___ Information supplied ___
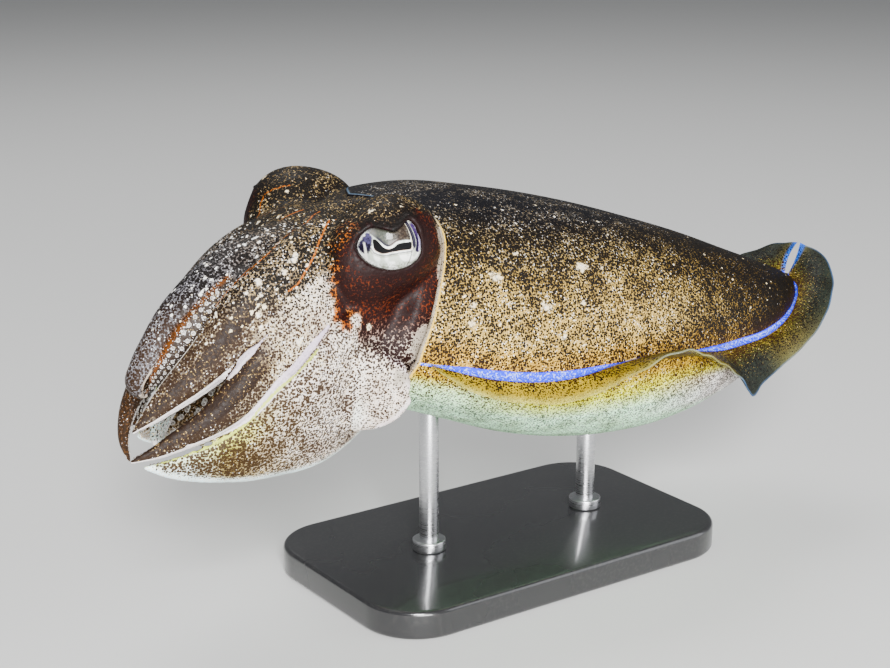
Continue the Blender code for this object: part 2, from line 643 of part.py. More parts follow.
def make_arms():
    made = []
    for side in ("left", "right"):
        for number in (1, 2, 3, 4):
            name = f"arm_{side}_{number}"
            arm = make_arm(name)
            tools = [head_shell("head_grown", "head_skin", GAP, helper=True)]
            combine(arm, tools, "DIFFERENCE")
            if number > 1:
                combine(arm, [make_arm(f"arm_{side}_{number - 1}", GAP, helper=True)], "DIFFERENCE")
            elif side == "right":
                combine(arm, [make_arm("arm_left_1", GAP, helper=True)], "DIFFERENCE")
            made.append(arm)
    for arm in made:
        name = arm.name
        combine(arm, [sucker(*place) for place in sucker_places(name)], "UNION")
        tip = arm.copy()
        tip.data = arm.data.copy()
        tip.name = name + "_tip"
        bpy.data.collections["pharaoh_cuttlefish"].objects.link(tip)
        arm.name = name + "_base"
        combine(tip, [half_space("near_side", name, True)], "DIFFERENCE")
        combine(arm, [half_space("far_side", name, False)], "DIFFERENCE")


def make_fin(name, table, side):
    """A thin sheet from the fin line to its waving margin, thick at its root."""
    at = np.linspace(0, 1, FIN_STEPS)
    keys = np.column_stack([np.linspace(0, 1, len(table)), table])
    body_x, margin = through(keys, at)[:, 0], through(keys, at)[:, 1:]
    body = through(MANTLE, body_x)
    root = np.column_stack([body_x, side * (body[:, 3] - FIN_SINK), body[:, 1]])
    rings = []
    for k in range(FIN_STEPS):
        reach = margin[k] - root[k]
        ahead = root[min(k + 1, FIN_STEPS - 1)] - root[max(k - 1, 0)]
        normal = np.cross(ahead, reach)
        normal /= np.linalg.norm(normal)
        fade = min(1.0, FIN_END_THIN + FIN_END_STEP * min(k, FIN_STEPS - 1 - k))
        upper, lower = [], []
        for share in np.linspace(0, 1, FIN_ACROSS):
            bow = math.sin(math.pi * share) * FIN_BOW * np.linalg.norm(reach)
            p = root[k] + reach * share + np.array([0, side * bow * FIN_BOW_OUT, bow * FIN_BOW_UP])
            half = (FIN_ROOT + (FIN_EDGE - FIN_ROOT) * share**FIN_TAPER) / 2 * fade
            upper.append(p + normal * half)
            lower.append(p - normal * half)
        rings.append(upper + lower[::-1])
    fin = loft(name, rings, "fin_skin", sheet=True)
    return combine(fin, [make_mantle("mantle_grown", GAP)], "DIFFERENCE")


def make_funnel():
    keys = np.column_stack([np.arange(len(FUNNEL)), FUNNEL])
    angle = np.linspace(0, 2 * math.pi, FUNNEL_SIDES, endpoint=False)

    def ring(x, z, radius):
        across, up = radius * np.sin(angle) * FUNNEL_WIDTH, radius * np.cos(angle)
        return np.column_stack([np.full(FUNNEL_SIDES, x), across, z + up])

    outer = [ring(*v) for v in through(keys, np.linspace(0, len(FUNNEL) - 1, 9))]
    x, z, _ = FUNNEL[-1]
    inner = [ring(x - FUNNEL_LIP, z, FUNNEL_BORE + FUNNEL_LIP), ring(x, z, FUNNEL_BORE)]
    inner.append(ring(x + FUNNEL_DEPTH, z, FUNNEL_BORE - FUNNEL_LIP))
    funnel = loft("funnel", [*outer, *inner], "head_skin")
    combine(funnel, [head_shell("head_grown", "head_skin", GAP, helper=True)], "DIFFERENCE")
    return combine(funnel, [make_mantle("mantle_grown", GAP)], "DIFFERENCE")


def make_mouth():
    mouth = sphere("mouth", MOUTH_CENTRE, MOUTH_SIZE, 14, 9, "mouth")
    bm = bmesh.new()
    middle = Vector(MOUTH_CENTRE) - Vector((MOUTH_SIZE[0] * LIP_FORWARD, 0, 0))
    for k in range(LIP_COUNT):
        turn = 2 * math.pi * k / LIP_COUNT
        place = middle + Vector((0, math.sin(turn), math.cos(turn))) * LIP_RADIUS
        spot = Matrix.Translation(place * MM)
        bmesh.ops.create_icosphere(bm, subdivisions=1, radius=LIP_THICK * MM, matrix=spot)
    mesh = bpy.data.meshes.new("lips")
    bm.to_mesh(mesh)
    bm.free()
    lips = new_object("lips", mesh, "mouth", helper=True)
    combine(mouth, [lips], "UNION")
    arms = [make_arm(f"arm_{side}_1", GAP, helper=True) for side in ("left", "right")]
    combine(mouth, arms, "DIFFERENCE")
    return combine(mouth, [head_shell("head_grown", "head_skin", GAP, helper=True)], "DIFFERENCE")


def make_stand():
    bm = bmesh.new()
    bmesh.ops.create_cube(bm, size=1.0)
    bmesh.ops.scale(bm, verts=bm.verts, vec=Vector(BASE_SIZE) * MM)
    centre = Vector((BASE_CENTRE_X, 0, FLOOR_Z + BASE_SIZE[2] / 2))
    bmesh.ops.translate(bm, verts=bm.verts, vec=centre * MM)
    upright = [e for e in bm.edges if abs(e.verts[0].co.z - e.verts[1].co.z) > MM]
    bmesh.ops.bevel(bm, geom=upright, offset=BASE_CORNER * MM, segments=7, profile=0.5, affect="EDGES")
    top = [e for e in bm.edges if all(v.co.z > (FLOOR_Z + BASE_SIZE[2] - 0.01) * MM for v in e.verts)]
    bmesh.ops.bevel(bm, geom=top, offset=BASE_BEVEL * MM, segments=2, profile=0.5, affect="EDGES")
    mesh = bpy.data.meshes.new("stand_base")
    bm.to_mesh(mesh)
    bm.free()
    base = new_object("stand_base", mesh, "base")
    tools = []
    foot = FLOOR_Z + BASE_SIZE[2] - ROD_SOCKET
    for place in ROD_X:
        tools.append(rod("socket", place, foot - GAP, ROD_TOP, ROD_RADIUS + GAP, helper=True))
    combine(base, tools, "DIFFERENCE")
    base.data.set_sharp_from_angle(angle=SHARP_ANGLE)
    for name, place in zip(("stand_rod_front", "stand_rod_rear"), ROD_X):
        made = rod(name, place, foot, ROD_TOP, ROD_RADIUS)
        combine(made, [make_mantle("mantle_grown", GAP)], "DIFFERENCE")
        made.data.set_sharp_from_angle(angle=SHARP_ANGLE)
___
## Exercise brief
Go through the listing and print each line exactly as it appears.

## Finished answer
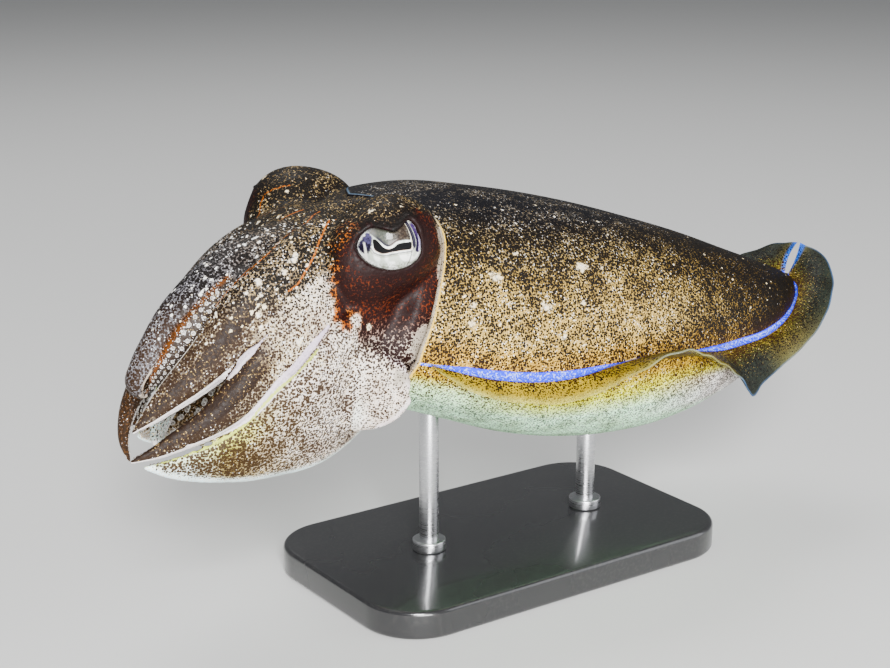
Continue the Blender code for this object: part 2, from line 643 of part.py. More parts follow.
def make_arms():
    made = []
    for side in ("left", "right"):
        for number in (1, 2, 3, 4):
            name = f"arm_{side}_{number}"
            arm = make_arm(name)
            tools = [head_shell("head_grown", "head_skin", GAP, helper=True)]
            combine(arm, tools, "DIFFERENCE")
            if number > 1:
                combine(arm, [make_arm(f"arm_{side}_{number - 1}", GAP, helper=True)], "DIFFERENCE")
            elif side == "right":
                combine(arm, [make_arm("arm_left_1", GAP, helper=True)], "DIFFERENCE")
            made.append(arm)
    for arm in made:
        name = arm.name
        combine(arm, [sucker(*place) for place in sucker_places(name)], "UNION")
        tip = arm.copy()
        tip.data = arm.data.copy()
        tip.name = name + "_tip"
        bpy.data.collections["pharaoh_cuttlefish"].objects.link(tip)
        arm.name = name + "_base"
        combine(tip, [half_space("near_side", name, True)], "DIFFERENCE")
        combine(arm, [half_space("far_side", name, False)], "DIFFERENCE")


def make_fin(name, table, side):
    """A thin sheet from the fin line to its waving margin, thick at its root."""
    at = np.linspace(0, 1, FIN_STEPS)
    keys = np.column_stack([np.linspace(0, 1, len(table)), table])
    body_x, margin = through(keys, at)[:, 0], through(keys, at)[:, 1:]
    body = through(MANTLE, body_x)
    root = np.column_stack([body_x, side * (body[:, 3] - FIN_SINK), body[:, 1]])
    rings = []
    for k in range(FIN_STEPS):
        reach = margin[k] - root[k]
        ahead = root[min(k + 1, FIN_STEPS - 1)] - root[max(k - 1, 0)]
        normal = np.cross(ahead, reach)
        normal /= np.linalg.norm(normal)
        fade = min(1.0, FIN_END_THIN + FIN_END_STEP * min(k, FIN_STEPS - 1 - k))
        upper, lower = [], []
        for share in np.linspace(0, 1, FIN_ACROSS):
            bow = math.sin(math.pi * share) * FIN_BOW * np.linalg.norm(reach)
            p = root[k] + reach * share + np.array([0, side * bow * FIN_BOW_OUT, bow * FIN_BOW_UP])
            half = (FIN_ROOT + (FIN_EDGE - FIN_ROOT) * share**FIN_TAPER) / 2 * fade
            upper.append(p + normal * half)
            lower.append(p - normal * half)
        rings.append(upper + lower[::-1])
    fin = loft(name, rings, "fin_skin", sheet=True)
    return combine(fin, [make_mantle("mantle_grown", GAP)], "DIFFERENCE")


def make_funnel():
    keys = np.column_stack([np.arange(len(FUNNEL)), FUNNEL])
    angle = np.linspace(0, 2 * math.pi, FUNNEL_SIDES, endpoint=False)

    def ring(x, z, radius):
        across, up = radius * np.sin(angle) * FUNNEL_WIDTH, radius * np.cos(angle)
        return np.column_stack([np.full(FUNNEL_SIDES, x), across, z + up])

    outer = [ring(*v) for v in through(keys, np.linspace(0, len(FUNNEL) - 1, 9))]
    x, z, _ = FUNNEL[-1]
    inner = [ring(x - FUNNEL_LIP, z, FUNNEL_BORE + FUNNEL_LIP), ring(x, z, FUNNEL_BORE)]
    inner.append(ring(x + FUNNEL_DEPTH, z, FUNNEL_BORE - FUNNEL_LIP))
    funnel = loft("funnel", [*outer, *inner], "head_skin")
    combine(funnel, [head_shell("head_grown", "head_skin", GAP, helper=True)], "DIFFERENCE")
    return combine(funnel, [make_mantle("mantle_grown", GAP)], "DIFFERENCE")


def make_mouth():
    mouth = sphere("mouth", MOUTH_CENTRE, MOUTH_SIZE, 14, 9, "mouth")
    bm = bmesh.new()
    middle = Vector(MOUTH_CENTRE) - Vector((MOUTH_SIZE[0] * LIP_FORWARD, 0, 0))
    for k in range(LIP_COUNT):
        turn = 2 * math.pi * k / LIP_COUNT
        place = middle + Vector((0, math.sin(turn), math.cos(turn))) * LIP_RADIUS
        spot = Matrix.Translation(place * MM)
        bmesh.ops.create_icosphere(bm, subdivisions=1, radius=LIP_THICK * MM, matrix=spot)
    mesh = bpy.data.meshes.new("lips")
    bm.to_mesh(mesh)
    bm.free()
    lips = new_object("lips", mesh, "mouth", helper=True)
    combine(mouth, [lips], "UNION")
    arms = [make_arm(f"arm_{side}_1", GAP, helper=True) for side in ("left", "right")]
    combine(mouth, arms, "DIFFERENCE")
    return combine(mouth, [head_shell("head_grown", "head_skin", GAP, helper=True)], "DIFFERENCE")


def make_stand():
    bm = bmesh.new()
    bmesh.ops.create_cube(bm, size=1.0)
    bmesh.ops.scale(bm, verts=bm.verts, vec=Vector(BASE_SIZE) * MM)
    centre = Vector((BASE_CENTRE_X, 0, FLOOR_Z + BASE_SIZE[2] / 2))
    bmesh.ops.translate(bm, verts=bm.verts, vec=centre * MM)
    upright = [e for e in bm.edges if abs(e.verts[0].co.z - e.verts[1].co.z) > MM]
    bmesh.ops.bevel(bm, geom=upright, offset=BASE_CORNER * MM, segments=7, profile=0.5, affect="EDGES")
    top = [e for e in bm.edges if all(v.co.z > (FLOOR_Z + BASE_SIZE[2] - 0.01) * MM for v in e.verts)]
    bmesh.ops.bevel(bm, geom=top, offset=BASE_BEVEL * MM, segments=2, profile=0.5, affect="EDGES")
    mesh = bpy.data.meshes.new("stand_base")
    bm.to_mesh(mesh)
    bm.free()
    base = new_object("stand_base", mesh, "base")
    tools = []
    foot = FLOOR_Z + BASE_SIZE[2] - ROD_SOCKET
    for place in ROD_X:
        tools.append(rod("socket", place, foot - GAP, ROD_TOP, ROD_RADIUS + GAP, helper=True))
    combine(base, tools, "DIFFERENCE")
    base.data.set_sharp_from_angle(angle=SHARP_ANGLE)
    for name, place in zip(("stand_rod_front", "stand_rod_rear"), ROD_X):
        made = rod(name, place, foot, ROD_TOP, ROD_RADIUS)
        combine(made, [make_mantle("mantle_grown", GAP)], "DIFFERENCE")
        made.data.set_sharp_from_angle(angle=SHARP_ANGLE)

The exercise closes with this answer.